Из смерти в жизнь… Войны и судьбы - страница 12
Размечтавшись однажды, я не сразу обратил внимание, что за мной пришёл вестовой. Вызывал старший врач: я должен был временно передать свои обязанности прибывшему из санитарной роты военфельдшеру Коротееву и следовать в полковой медицинский пункт. Я ни разу не был в тылах полка, но знал, что дорога в Инкерман длиной в три-четыре километра шла у основания высоты Сахарная Головка. Так не хотелось идти эти километры по жаре! Я решил срезать и махнуть прямо через высоту. Это было опасно, потому что пришлось бы идти на глазах у немцев, но дорога сокращалась больше чем на километр.
Только я забрался на высоту – передо мной разорвались три снаряда! Вокруг никого не было. Стало ясно, что немцы вели огонь именно по мне. Такие случаи у нас уже бывали. Рассказывали, что однажды немецкий самолёт до тех пор гонялся за солдатом, пока не расстрелял его из пулемёта. Мне пришлось залечь. Но не успел я стряхнуть обсыпавшую меня землю, как фрицы прислалали вдогонку ещё три снаряда. Пришлось срочно вспоминать, что нам преподавали в училище на занятиях по тактике. Перебежками, постоянно меняя направление, я перебрался через высоту.

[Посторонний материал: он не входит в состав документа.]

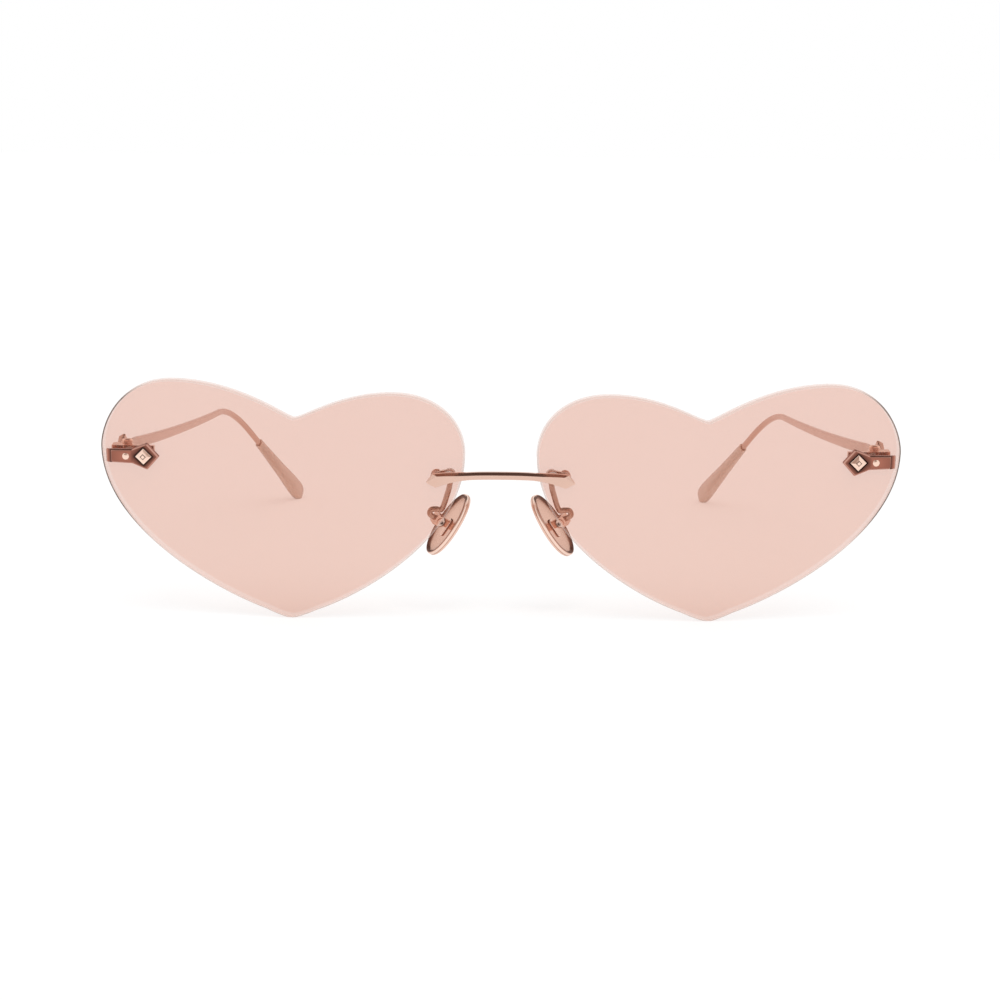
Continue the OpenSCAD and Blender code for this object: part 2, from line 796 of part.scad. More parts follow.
// The plate behind the lens, the block beside it and the two ears of the hinge
module endpiece(left) {
    color(ROSE_GOLD)
        on_side(left)
            difference() {
                union() {
                    at_lens()
                        translate([outer_x - block_h / 2, back_y, outer_h - block_h / 2])
                            cube([lens_w - hinge_in - outer_x + block_h / 2, foot_t, block_h]);
                    hull() {
                        at_lens()
                            translate([tail_x + screw_d, back_y, outer_h - block_h / 2])
                                cube([lens_w - hinge_in - tail_x + plate_x, foot_t, block_h]);
                        at_hinge()
                            translate([-barrel_d / 2, -foot_t, -block_h / 2])
                                cube([barrel_d / 2 + plate_x + plate_t, foot_t - gap, block_h]);
                    }
                    at_hinge()
                        translate([0, 0, -stack_h / 2])
                            cylinder(d = barrel_d, h = stack_h);
                }
                at_hinge() {
                    translate([0, 0, -ear_z])
                        cylinder(r = plate_x + gap, h = 2 * ear_z);
                    translate([0, 0, -stack_h / 2 - over])
                        cylinder(d = screw_d + 2 * play, h = stack_h + 2 * over);
                    // Room for what swings past outside the barrels
                    translate([plate_x, -gap, -stack_h])
                        cube([plate_x + plate_t, plate_x + plate_t, 2 * stack_h]);
                }
                at_lens() {
                    translate([outer_x, 0, outer_h])
                        round_back(post_d + 2 * play, back_y - over, foot_y + over);
                    translate([tail_x, 0, outer_h])
                        round_back(post_d + 2 * play, back_y - over, foot_y + over);
                }
            }
}
// Side outline of the front ornament, from its bore: a diamond with a tail
module ornament_outline() {
    polygon([
        [-diamond_point, 0],
        [-diamond_r * ornament_top_share, diamond_r],
        [diamond_r * ornament_neck_share, tail_h / 2 * ornament_swell_share],
        [tail_l, tail_h / 2],
        [tail_l, -tail_h / 2],
        [diamond_r * ornament_neck_share, -tail_h / 2 * ornament_swell_share],
        [-diamond_r * ornament_top_share, -diamond_r]
    ]);
}
// Its outline from above, with the slope at the end of the tail
module ornament_plan() {
    polygon([
        [-diamond_point, 0],
        [tail_l, 0],
        [tail_l, -ornament_t * tail_end_share],
        [tail_l - tail_slope, -ornament_t],
        [-diamond_point, -ornament_t]
    ]);
}
// The diamond on the front of a lens, with the threaded post that goes through the lens
module front_ornament(left) {
    color(ROSE_GOLD)
        on_side(left)
            at_lens()
                translate([outer_x, 0, outer_h]) {
                    difference() {
                        intersection() {
                            translate([0, front_y, 0])
                                rotate([90, 0, 0])
                                    linear_extrude(ornament_t)
                                        ornament_outline();
                            translate([0, front_y, -diamond_r])
                                linear_extrude(2 * diamond_r)
                                    ornament_plan();
                        }
                        translate([0, front_y - ornament_t + recess, 0])
                            diamond_prism(stud_r + groove, recess + over);
                        translate([outer_step, 0, 0])
                            round_back(post_d + 2 * play, front_y - ornament_t - over, over);
                    }
                    round_back(post_d, front_y - (ornament_t - recess) / 2, foot_y + nut_bore);
                }
}
module front_stud(left) {
    color(PALE_GOLD)
        on_side(left)
            at_lens()
                translate([outer_x, front_y - ornament_t + recess, outer_h])
                    stud();
}

// Hinge screws, dropped in from above
module hinge_screws() {
    color(PALE_GOLD)
        for (left = [true, false])
            on_side(left)
                at_hinge() {
                    translate([0, 0, -stack_h / 2])
                        cylinder(d = screw_d, h = stack_h);
                    difference() {
                        translate([0, 0, stack_h / 2])
                            cylinder(d = head_d, h = head_h);
                        translate([-head_d, -screw_d * slot_share / 2, stack_h / 2 + head_h / 2])
                            cube([2 * head_d, screw_d * slot_share, head_h]);
                    }
                }
}
// Thin washers between the temple's barrel and the ears
module hinge_washers() {
    color(PALE_GOLD)
        for (left = [true, false], z = [washer_z, -washer_z - washer_t])
            on_side(left)
                at_hinge()
                    translate([0, 0, z])
                        difference() {
                            cylinder(d = barrel_d, h = washer_t);
                            translate([0, 0, -over])
                                cylinder(d = screw_d + 2 * play, h = washer_t + 2 * over);
                        }
}
// Side outline of a temple's front plate, in y and z from the hinge pin
module plate_outline() {
    top = concat(
        [[gap, block_h / 2]],
        [for (r = plate_shares)
            [shoulder_l * r[0], block_h / 2 * r[1] + diamond_r * r[2] + neck_h / 2 * r[3]]],
        [[shoulder_l, blade_h / 2]]
    );
    polygon(concat(top, [for (i = [len(top) - 1 : -1 : 0]) [top[i][0], -top[i][1]]]));
}
// A temple: front plate with the hinge's middle barrel, blade, bend and the core of the tip
module temple(left) {
    color(ROSE_GOLD)
        on_side(left)
            at_hinge()
                difference() {
                    union() {
                        translate([plate_x, 0, 0])
                            rotate([90, 0, 90])
                                linear_extrude(plate_t)
                                    plate_outline();
                        skin(core_rings());
                        translate([0, 0, -tongue_h / 2])
                            cylinder(d = barrel_d, h = tongue_h);
                        translate([0, 0, -tongue_h / 2])
                            cube([plate_x + plate_t / 2, barrel_d / 2, tongue_h]);
                    }
                    translate([0, 0, -over])
                        cylinder(d = screw_d + 2 * play, h = 2 * over);
                    translate([plate_x + plate_t - recess, diamond_y, 0])
                        rotate([0, 0, 90])
                            diamond_prism(stud_r + groove, recess + over);
                }
}
module temple_stud(left) {
    color(PALE_GOLD)
        on_side(left)
            at_hinge()
                translate([plate_x + plate_t - recess, diamond_y, 0])
                    rotate([0, 0, 90])
                        stud();
}
// The translucent sleeve on the end of a temple, with the socket that its core fills
module temple_tip(left) {
    color(BLUSH)
        off_the_table()
            on_side(left)
                at_hinge()
                    skin(concat(tip_socket(), tip_outside()));
}

lens(true);  // lens_left
lens(false);  // lens_right
bridge();
lens_bushes();
lens_washers();
cap_nuts();
mount_screws();
pad_arm(true);  // pad_arm_left
pad_arm(false);  // pad_arm_right
pad_box(true);  // pad_box_left
pad_box(false);  // pad_box_right
pad_screws();
nose_pad(true);  // nose_pad_left
nose_pad(false);  // nose_pad_right
endpiece(true);  // endpiece_left
endpiece(false);  // endpiece_right
front_ornament(true);  // front_ornament_left
front_ornament(false);  // front_ornament_right
front_stud(true);  // front_stud_left
front_stud(false);  // front_stud_right
hinge_screws();
hinge_washers();
temple(true);  // temple_left
temple(false);  // temple_right
temple_stud(true);  // temple_stud_left
temple_stud(false);  // temple_stud_right
temple_tip(true);  // temple_tip_left
temple_tip(false);  // temple_tip_right
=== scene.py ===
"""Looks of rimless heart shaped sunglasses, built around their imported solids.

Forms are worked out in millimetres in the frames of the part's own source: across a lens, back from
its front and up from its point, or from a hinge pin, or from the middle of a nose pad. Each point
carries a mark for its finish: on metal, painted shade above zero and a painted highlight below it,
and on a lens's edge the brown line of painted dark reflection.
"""

from functools import reduce

import bmesh
import bpy
import numpy as np
from mathutils import Matrix, Vector
from mathutils.geometry import delaunay_2d_cdt


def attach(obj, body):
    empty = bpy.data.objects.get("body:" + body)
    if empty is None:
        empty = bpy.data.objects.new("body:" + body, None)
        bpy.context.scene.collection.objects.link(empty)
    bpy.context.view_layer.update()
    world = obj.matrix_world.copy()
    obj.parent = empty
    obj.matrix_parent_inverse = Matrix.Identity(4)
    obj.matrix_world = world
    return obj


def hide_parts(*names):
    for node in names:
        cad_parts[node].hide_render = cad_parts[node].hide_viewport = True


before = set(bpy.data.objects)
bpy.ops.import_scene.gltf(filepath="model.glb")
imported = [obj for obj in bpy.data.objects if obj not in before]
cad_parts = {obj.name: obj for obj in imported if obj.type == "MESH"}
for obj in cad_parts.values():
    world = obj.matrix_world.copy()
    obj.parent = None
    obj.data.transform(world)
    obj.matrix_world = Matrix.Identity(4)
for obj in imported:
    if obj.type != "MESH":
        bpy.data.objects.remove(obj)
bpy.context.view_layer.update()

MM = 0.001
SIDES = (("left", 1), ("right", -1))

# Lenses, in millimetres and degrees
LENS_W, LENS_H, LENS_T, LENS_GAP = 65.6, 43.9, 2.0, 12.9
WRAP, TILT, SPLAY, LEAN = 4.0, 8.5, 5.3, 5.8352
MIDDLE_Y, DROP_Z = 65.7363, -0.343621
HOLE_R, POST_R, COLLAR_T = 0.75, 0.52, 0.2
OUTER_X, TAIL_X, OUTER_H = 57.7, 60.9, 29.9
NASAL_XS = (2.8, 5.3)
FOOT_Y, FOOT_T = 3.1, 0.9
NUT_R, NUT_H, NUT_WAIST = 1.05, 1.3, 0.9
# LENS_ROUND rounds the lens's edge. The rest place its brown line of painted dark reflection: how far down
# the wall it runs, the share of the width where its rise starts, the span of that rise, and its least
# strength.
LENS_ROUND, PAINTED_REFLECTION_DEPTH = 0.24, 0.6
PAINTED_REFLECTION_FROM, PAINTED_REFLECTION_FADE, PAINTED_REFLECTION_LEAST = 0.84, 0.1, 0.3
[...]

Как выяснилось, мне предстоял неприятный разговор с высоким начальством – начальником санитарного отдела армии, военврачом 1-го ранга Соколовским. Суть была в следующем: месяца два назад ко мне обратился солдат-азербайджанец с жалобами на здоровье: «Савсэм болной я, савсэм болной…». Где и что у него болит, разобраться было трудно. По-русски он почти не говорил, а «поболеть» его земляки очень любили. Осмотреть его, как положено, здесь, на передовой, не было никакой возможности. Но интуитивно я чувствовал, что он действительно болен, поэтому решил отправить его на ПМП (полковой медицинский пункт. – Ред.) к своему товарищу-врачу на консультацию. А смеха ради в графе «диагноз» написал: «А кто его знает?!.».
(Наши солдаты-кавказцы в боях за Родину высокий патриотизм проявляли не часто. В начале своей фельдшерской деятельности я старался быть предельно внимательным и часто отправлял больных в госпиталь. Но мой диагноз не всегда подтверждался – некоторых солдат, направленных мною, сразу выписывали из госпиталя с диагнозом «здоров». И вскоре я потерял всякое доверие к их жалобам и соответственно относился к этому. А когда начинались бои и надо было успевать оказывать помощь раненым, обычные больные как-то сами собой ушли на второй план. Да и было их тогда совсем немного.)
Оказалось, что мой больной-азербайджанец с направлением с отметкой «БМП-2» (батальонный медицинский пункт № 2) заблудился и попал в медсанбат другого соединения. Там моё злополучное направление во время обхода больных и раненых показали командующему Приморской армии генерал-майору Петрову. А солдат-то оказался действительно тяжело больным! Поэтому генерал Петров приказал найти этого «докторишку» и строго наказать. Начались поиски по всей Приморской армии. Из направления установили, что оно исходило из 2-го батальона неизвестно какого полка неизвестно какой дивизии. Подпись моя была неразборчивая, но фамилию врача, к которому я направлял своего больного, сумели прочитать. Вот через него меня и нашли…
Попасть в тыл с передовой, хотя бы ненадолго, для нас, фронтовиков, было недосягаемой мечтой. Но лично мне такая командировка ничего хорошего не предвещала…
И вот я – в Севастополе, в котором никогда раньше не был. Конечно, было интересно буквально всё: как выглядит прифронтовой город, работают ли магазины, парикмахерские (старший врач полка настоятельно рекомендовал мне привести себя в порядок, прежде чем появиться перед высоким начальством). Хотелось отправить телеграмму домой, сообщить родным, что я воюю именно в Севастополе. Во фронтовых письмах сообщать место дислокации части не разрешалось, письма тщательно проверяла цензура.